§ AIM OF THE TASK
Reproduce the listing below exactly. Pictures do not belong in the copy.

_ _ _ _ _ _ _

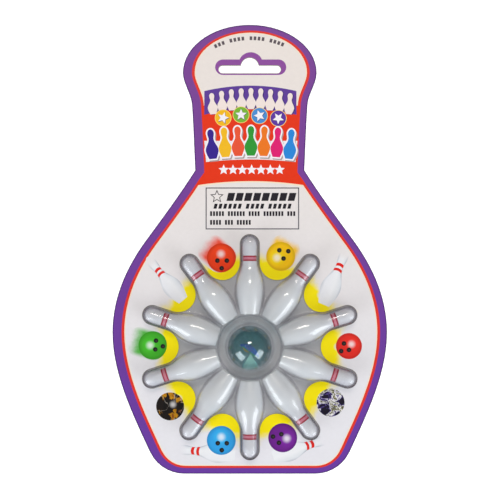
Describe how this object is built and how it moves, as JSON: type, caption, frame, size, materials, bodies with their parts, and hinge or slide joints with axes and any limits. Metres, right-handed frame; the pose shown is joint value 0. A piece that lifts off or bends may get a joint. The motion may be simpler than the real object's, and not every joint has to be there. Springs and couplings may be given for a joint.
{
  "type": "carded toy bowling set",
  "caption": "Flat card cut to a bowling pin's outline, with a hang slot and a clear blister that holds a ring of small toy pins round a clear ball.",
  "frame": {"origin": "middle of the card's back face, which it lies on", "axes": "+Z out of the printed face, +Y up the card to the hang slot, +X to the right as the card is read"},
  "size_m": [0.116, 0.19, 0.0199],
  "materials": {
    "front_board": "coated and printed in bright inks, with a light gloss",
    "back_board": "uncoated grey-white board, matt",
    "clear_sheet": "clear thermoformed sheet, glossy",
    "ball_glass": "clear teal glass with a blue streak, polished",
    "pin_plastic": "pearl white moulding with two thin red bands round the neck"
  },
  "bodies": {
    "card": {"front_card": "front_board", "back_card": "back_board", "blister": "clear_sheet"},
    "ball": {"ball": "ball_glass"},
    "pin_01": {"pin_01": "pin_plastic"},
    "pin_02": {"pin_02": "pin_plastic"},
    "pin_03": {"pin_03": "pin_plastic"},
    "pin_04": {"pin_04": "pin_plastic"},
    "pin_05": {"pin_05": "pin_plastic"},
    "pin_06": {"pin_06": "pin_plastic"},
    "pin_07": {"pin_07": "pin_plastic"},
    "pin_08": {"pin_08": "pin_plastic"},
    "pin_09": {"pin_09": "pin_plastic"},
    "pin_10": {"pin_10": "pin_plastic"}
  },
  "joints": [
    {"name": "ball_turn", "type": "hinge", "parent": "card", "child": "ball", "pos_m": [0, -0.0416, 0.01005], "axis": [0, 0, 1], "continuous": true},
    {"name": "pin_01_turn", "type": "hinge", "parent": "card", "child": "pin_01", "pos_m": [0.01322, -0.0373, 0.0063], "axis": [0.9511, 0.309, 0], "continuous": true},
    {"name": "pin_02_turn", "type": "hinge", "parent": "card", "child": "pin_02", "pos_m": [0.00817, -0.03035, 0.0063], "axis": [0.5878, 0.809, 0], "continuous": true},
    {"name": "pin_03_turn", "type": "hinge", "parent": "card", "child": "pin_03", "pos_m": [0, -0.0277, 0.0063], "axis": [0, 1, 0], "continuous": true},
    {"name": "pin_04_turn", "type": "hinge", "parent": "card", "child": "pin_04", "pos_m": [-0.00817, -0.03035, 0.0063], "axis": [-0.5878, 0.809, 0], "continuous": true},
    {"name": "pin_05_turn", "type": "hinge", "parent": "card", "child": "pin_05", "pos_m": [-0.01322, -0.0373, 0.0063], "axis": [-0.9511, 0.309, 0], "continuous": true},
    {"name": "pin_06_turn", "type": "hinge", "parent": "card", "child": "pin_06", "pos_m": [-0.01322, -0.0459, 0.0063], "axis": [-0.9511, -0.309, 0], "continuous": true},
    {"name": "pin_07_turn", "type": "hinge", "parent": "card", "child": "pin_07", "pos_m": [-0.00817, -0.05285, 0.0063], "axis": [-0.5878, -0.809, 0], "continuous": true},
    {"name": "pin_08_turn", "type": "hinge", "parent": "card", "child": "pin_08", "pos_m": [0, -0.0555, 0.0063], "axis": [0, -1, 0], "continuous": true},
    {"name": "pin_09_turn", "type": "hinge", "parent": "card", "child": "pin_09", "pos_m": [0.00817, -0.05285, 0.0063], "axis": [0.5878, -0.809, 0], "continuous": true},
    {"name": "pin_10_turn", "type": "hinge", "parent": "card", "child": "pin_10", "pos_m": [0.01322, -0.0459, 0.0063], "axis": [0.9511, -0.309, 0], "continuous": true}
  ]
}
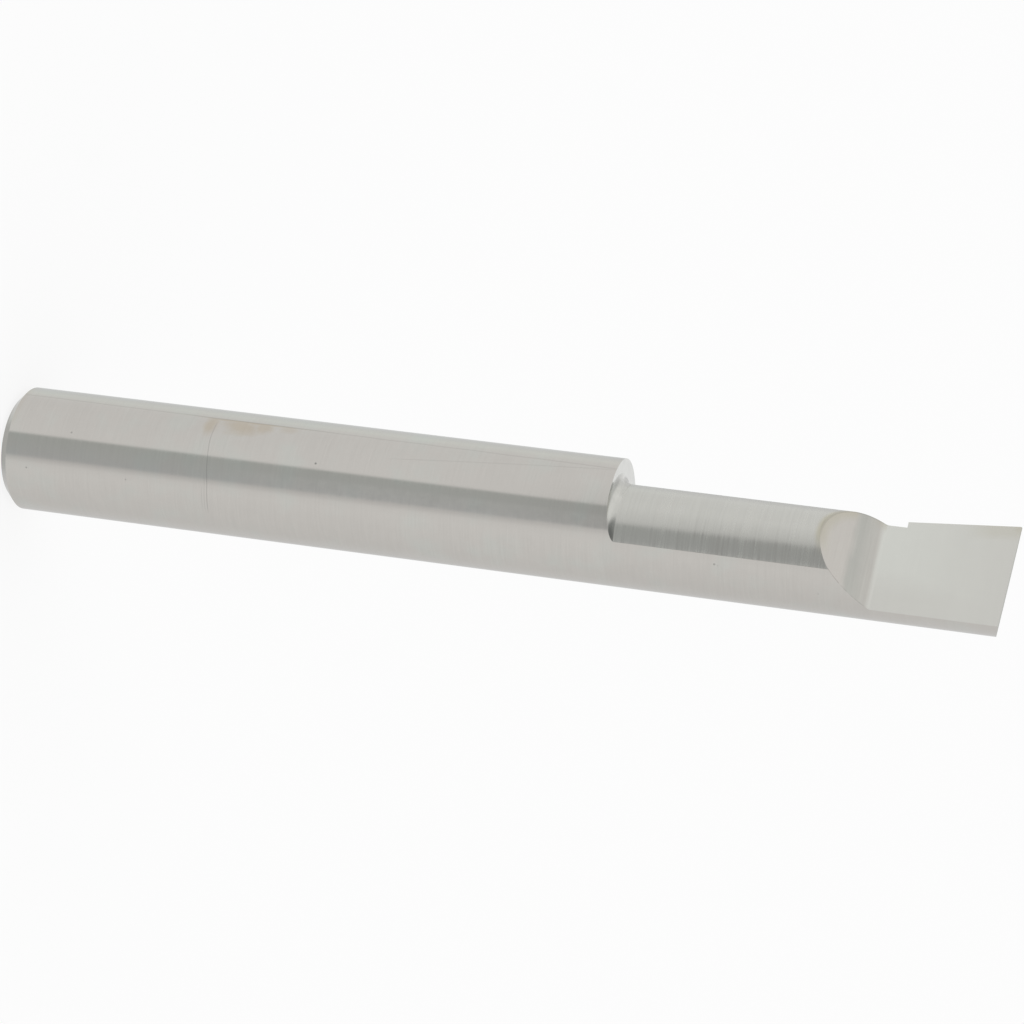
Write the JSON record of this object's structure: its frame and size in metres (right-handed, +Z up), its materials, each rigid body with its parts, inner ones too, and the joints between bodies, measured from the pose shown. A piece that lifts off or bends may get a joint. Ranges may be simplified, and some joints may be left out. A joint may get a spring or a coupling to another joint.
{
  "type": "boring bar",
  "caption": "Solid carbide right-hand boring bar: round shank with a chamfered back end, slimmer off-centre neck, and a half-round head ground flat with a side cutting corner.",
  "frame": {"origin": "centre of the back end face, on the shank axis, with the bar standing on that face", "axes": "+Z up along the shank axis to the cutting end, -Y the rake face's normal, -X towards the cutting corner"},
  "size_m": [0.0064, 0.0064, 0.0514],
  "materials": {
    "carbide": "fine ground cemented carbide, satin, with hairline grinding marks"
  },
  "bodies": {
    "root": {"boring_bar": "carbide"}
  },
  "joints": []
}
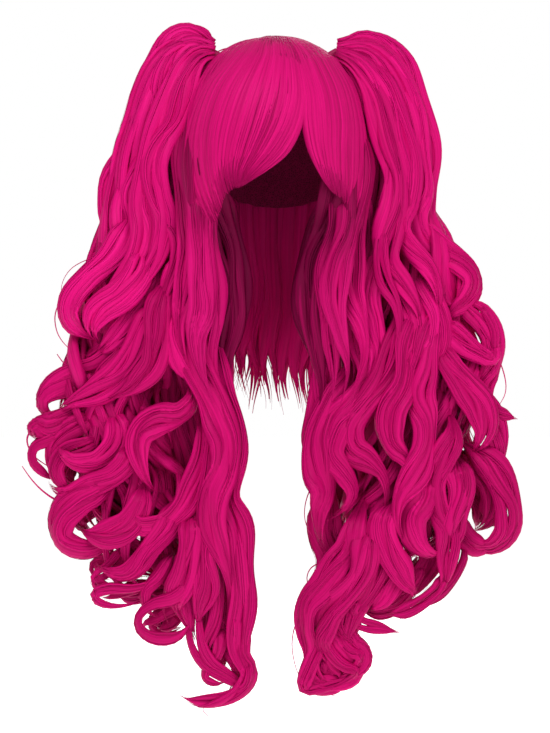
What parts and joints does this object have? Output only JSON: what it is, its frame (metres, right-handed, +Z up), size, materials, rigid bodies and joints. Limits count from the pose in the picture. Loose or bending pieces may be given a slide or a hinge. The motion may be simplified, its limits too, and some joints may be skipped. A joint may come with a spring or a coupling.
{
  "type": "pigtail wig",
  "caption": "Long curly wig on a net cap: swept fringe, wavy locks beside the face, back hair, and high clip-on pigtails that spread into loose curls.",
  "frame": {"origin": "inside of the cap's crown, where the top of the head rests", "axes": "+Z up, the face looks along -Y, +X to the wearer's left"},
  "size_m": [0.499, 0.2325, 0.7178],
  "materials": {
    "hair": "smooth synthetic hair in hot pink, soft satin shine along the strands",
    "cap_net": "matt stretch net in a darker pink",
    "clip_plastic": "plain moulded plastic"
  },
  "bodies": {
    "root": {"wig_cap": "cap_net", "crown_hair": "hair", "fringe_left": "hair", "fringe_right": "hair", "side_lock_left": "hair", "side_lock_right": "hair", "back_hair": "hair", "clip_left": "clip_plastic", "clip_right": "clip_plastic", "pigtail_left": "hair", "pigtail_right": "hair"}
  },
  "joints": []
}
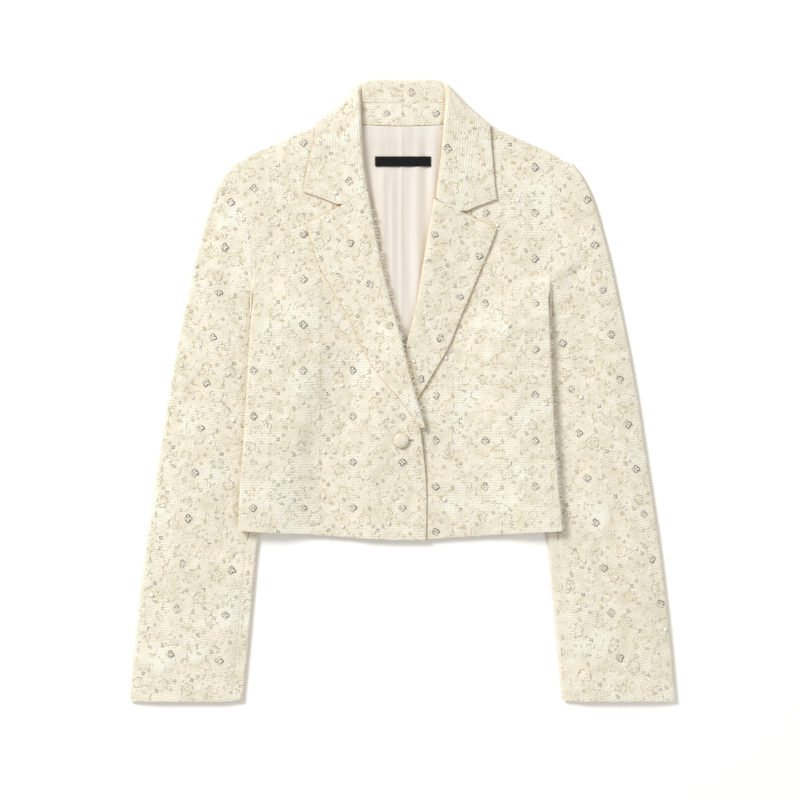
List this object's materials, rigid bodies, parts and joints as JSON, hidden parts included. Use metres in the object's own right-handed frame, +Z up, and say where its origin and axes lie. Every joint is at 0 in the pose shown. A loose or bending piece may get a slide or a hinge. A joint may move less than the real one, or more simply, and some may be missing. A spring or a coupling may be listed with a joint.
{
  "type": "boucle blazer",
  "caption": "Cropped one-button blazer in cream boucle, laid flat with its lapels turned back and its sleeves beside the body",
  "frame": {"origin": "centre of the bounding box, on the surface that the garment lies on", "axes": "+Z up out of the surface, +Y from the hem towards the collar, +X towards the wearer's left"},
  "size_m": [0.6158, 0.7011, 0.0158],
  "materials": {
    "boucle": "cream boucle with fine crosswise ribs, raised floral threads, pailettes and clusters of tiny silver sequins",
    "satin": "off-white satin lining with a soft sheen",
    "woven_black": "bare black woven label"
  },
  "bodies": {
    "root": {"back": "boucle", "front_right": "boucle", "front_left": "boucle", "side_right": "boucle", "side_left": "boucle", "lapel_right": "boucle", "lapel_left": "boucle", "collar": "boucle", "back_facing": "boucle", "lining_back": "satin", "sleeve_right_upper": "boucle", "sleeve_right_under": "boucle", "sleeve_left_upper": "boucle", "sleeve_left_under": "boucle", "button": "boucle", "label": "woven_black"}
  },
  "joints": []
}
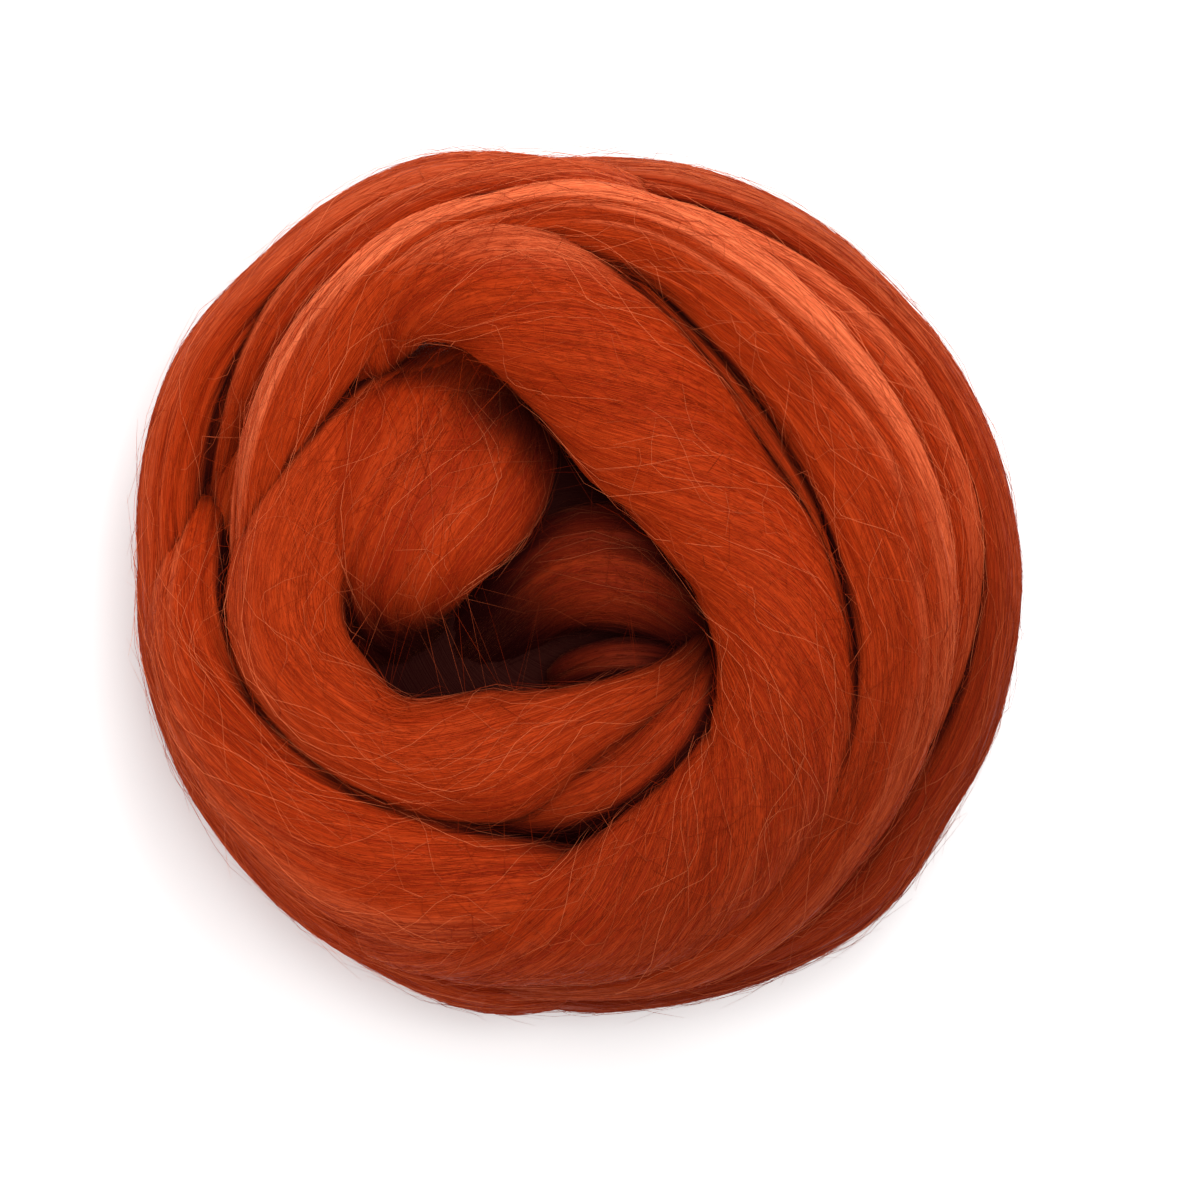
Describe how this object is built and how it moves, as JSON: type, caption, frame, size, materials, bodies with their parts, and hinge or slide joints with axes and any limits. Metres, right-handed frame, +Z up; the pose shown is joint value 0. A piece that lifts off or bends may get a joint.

_ _ _ _ _ _ _

§ RESULT FOR THIS TASK
Describe how this object is built and how it moves, as JSON: type, caption, frame, size, materials, bodies with their parts, and hinge or slide joints with axes and any limits. Metres, right-handed frame; the pose shown is joint value 0. A piece that lifts off or bends may get a joint. The motion may be simpler than the real object's, and not every joint has to be there. Springs and couplings may be given for a joint.
{
  "type": "carded toy bowling set",
  "caption": "Flat card cut to a bowling pin's outline, with a hang slot and a clear blister that holds a ring of small toy pins round a clear ball.",
  "frame": {"origin": "middle of the card's back face, which it lies on", "axes": "+Z out of the printed face, +Y up the card to the hang slot, +X to the right as the card is read"},
  "size_m": [0.116, 0.19, 0.0199],
  "materials": {
    "front_board": "coated and printed in bright inks, with a light gloss",
    "back_board": "uncoated grey-white board, matt",
    "clear_sheet": "clear thermoformed sheet, glossy",
    "ball_glass": "clear teal glass with a blue streak, polished",
    "pin_plastic": "pearl white moulding with two thin red bands round the neck"
  },
  "bodies": {
    "card": {"front_card": "front_board", "back_card": "back_board", "blister": "clear_sheet"},
    "ball": {"ball": "ball_glass"},
    "pin_01": {"pin_01": "pin_plastic"},
    "pin_02": {"pin_02": "pin_plastic"},
    "pin_03": {"pin_03": "pin_plastic"},
    "pin_04": {"pin_04": "pin_plastic"},
    "pin_05": {"pin_05": "pin_plastic"},
    "pin_06": {"pin_06": "pin_plastic"},
    "pin_07": {"pin_07": "pin_plastic"},
    "pin_08": {"pin_08": "pin_plastic"},
    "pin_09": {"pin_09": "pin_plastic"},
    "pin_10": {"pin_10": "pin_plastic"}
  },
  "joints": [
    {"name": "ball_turn", "type": "hinge", "parent": "card", "child": "ball", "pos_m": [0, -0.0416, 0.01005], "axis": [0, 0, 1], "continuous": true},
    {"name": "pin_01_turn", "type": "hinge", "parent": "card", "child": "pin_01", "pos_m": [0.01322, -0.0373, 0.0063], "axis": [0.9511, 0.309, 0], "continuous": true},
    {"name": "pin_02_turn", "type": "hinge", "parent": "card", "child": "pin_02", "pos_m": [0.00817, -0.03035, 0.0063], "axis": [0.5878, 0.809, 0], "continuous": true},
    {"name": "pin_03_turn", "type": "hinge", "parent": "card", "child": "pin_03", "pos_m": [0, -0.0277, 0.0063], "axis": [0, 1, 0], "continuous": true},
    {"name": "pin_04_turn", "type": "hinge", "parent": "card", "child": "pin_04", "pos_m": [-0.00817, -0.03035, 0.0063], "axis": [-0.5878, 0.809, 0], "continuous": true},
    {"name": "pin_05_turn", "type": "hinge", "parent": "card", "child": "pin_05", "pos_m": [-0.01322, -0.0373, 0.0063], "axis": [-0.9511, 0.309, 0], "continuous": true},
    {"name": "pin_06_turn", "type": "hinge", "parent": "card", "child": "pin_06", "pos_m": [-0.01322, -0.0459, 0.0063], "axis": [-0.9511, -0.309, 0], "continuous": true},
    {"name": "pin_07_turn", "type": "hinge", "parent": "card", "child": "pin_07", "pos_m": [-0.00817, -0.05285, 0.0063], "axis": [-0.5878, -0.809, 0], "continuous": true},
    {"name": "pin_08_turn", "type": "hinge", "parent": "card", "child": "pin_08", "pos_m": [0, -0.0555, 0.0063], "axis": [0, -1, 0], "continuous": true},
    {"name": "pin_09_turn", "type": "hinge", "parent": "card", "child": "pin_09", "pos_m": [0.00817, -0.05285, 0.0063], "axis": [0.5878, -0.809, 0], "continuous": true},
    {"name": "pin_10_turn", "type": "hinge", "parent": "card", "child": "pin_10", "pos_m": [0.01322, -0.0459, 0.0063], "axis": [0.9511, -0.309, 0], "continuous": true}
  ]
}
Write the JSON record of this object's structure: its frame and size in metres (right-handed, +Z up), its materials, each rigid body with its parts, inner ones too, and the joints between bodies, measured from the pose shown. A piece that lifts off or bends may get a joint. Ranges may be simplified, and some joints may be left out. A joint may get a spring or a coupling to another joint.
{
  "type": "boring bar",
  "caption": "Solid carbide right-hand boring bar: round shank with a chamfered back end, slimmer off-centre neck, and a half-round head ground flat with a side cutting corner.",
  "frame": {"origin": "centre of the back end face, on the shank axis, with the bar standing on that face", "axes": "+Z up along the shank axis to the cutting end, -Y the rake face's normal, -X towards the cutting corner"},
  "size_m": [0.0064, 0.0064, 0.0514],
  "materials": {
    "carbide": "fine ground cemented carbide, satin, with hairline grinding marks"
  },
  "bodies": {
    "root": {"boring_bar": "carbide"}
  },
  "joints": []
}
What parts and joints does this object have? Output only JSON: what it is, its frame (metres, right-handed, +Z up), size, materials, rigid bodies and joints. Limits count from the pose in the picture. Loose or bending pieces may be given a slide or a hinge. The motion may be simplified, its limits too, and some joints may be skipped. A joint may come with a spring or a coupling.
{
  "type": "pigtail wig",
  "caption": "Long curly wig on a net cap: swept fringe, wavy locks beside the face, back hair, and high clip-on pigtails that spread into loose curls.",
  "frame": {"origin": "inside of the cap's crown, where the top of the head rests", "axes": "+Z up, the face looks along -Y, +X to the wearer's left"},
  "size_m": [0.499, 0.2325, 0.7178],
  "materials": {
    "hair": "smooth synthetic hair in hot pink, soft satin shine along the strands",
    "cap_net": "matt stretch net in a darker pink",
    "clip_plastic": "plain moulded plastic"
  },
  "bodies": {
    "root": {"wig_cap": "cap_net", "crown_hair": "hair", "fringe_left": "hair", "fringe_right": "hair", "side_lock_left": "hair", "side_lock_right": "hair", "back_hair": "hair", "clip_left": "clip_plastic", "clip_right": "clip_plastic", "pigtail_left": "hair", "pigtail_right": "hair"}
  },
  "joints": []
}
List this object's materials, rigid bodies, parts and joints as JSON, hidden parts included. Use metres in the object's own right-handed frame, +Z up, and say where its origin and axes lie. Every joint is at 0 in the pose shown. A loose or bending piece may get a slide or a hinge. A joint may move less than the real one, or more simply, and some may be missing. A spring or a coupling may be listed with a joint.
{
  "type": "boucle blazer",
  "caption": "Cropped one-button blazer in cream boucle, laid flat with its lapels turned back and its sleeves beside the body",
  "frame": {"origin": "centre of the bounding box, on the surface that the garment lies on", "axes": "+Z up out of the surface, +Y from the hem towards the collar, +X towards the wearer's left"},
  "size_m": [0.6158, 0.7011, 0.0158],
  "materials": {
    "boucle": "cream boucle with fine crosswise ribs, raised floral threads, pailettes and clusters of tiny silver sequins",
    "satin": "off-white satin lining with a soft sheen",
    "woven_black": "bare black woven label"
  },
  "bodies": {
    "root": {"back": "boucle", "front_right": "boucle", "front_left": "boucle", "side_right": "boucle", "side_left": "boucle", "lapel_right": "boucle", "lapel_left": "boucle", "collar": "boucle", "back_facing": "boucle", "lining_back": "satin", "sleeve_right_upper": "boucle", "sleeve_right_under": "boucle", "sleeve_left_upper": "boucle", "sleeve_left_under": "boucle", "button": "boucle", "label": "woven_black"}
  },
  "joints": []
}
Describe how this object is built and how it moves, as JSON: type, caption, frame, size, materials, bodies with their parts, and hinge or slide joints with axes and any limits. Metres, right-handed frame, +Z up; the pose shown is joint value 0. A piece that lifts off or bends may get a joint.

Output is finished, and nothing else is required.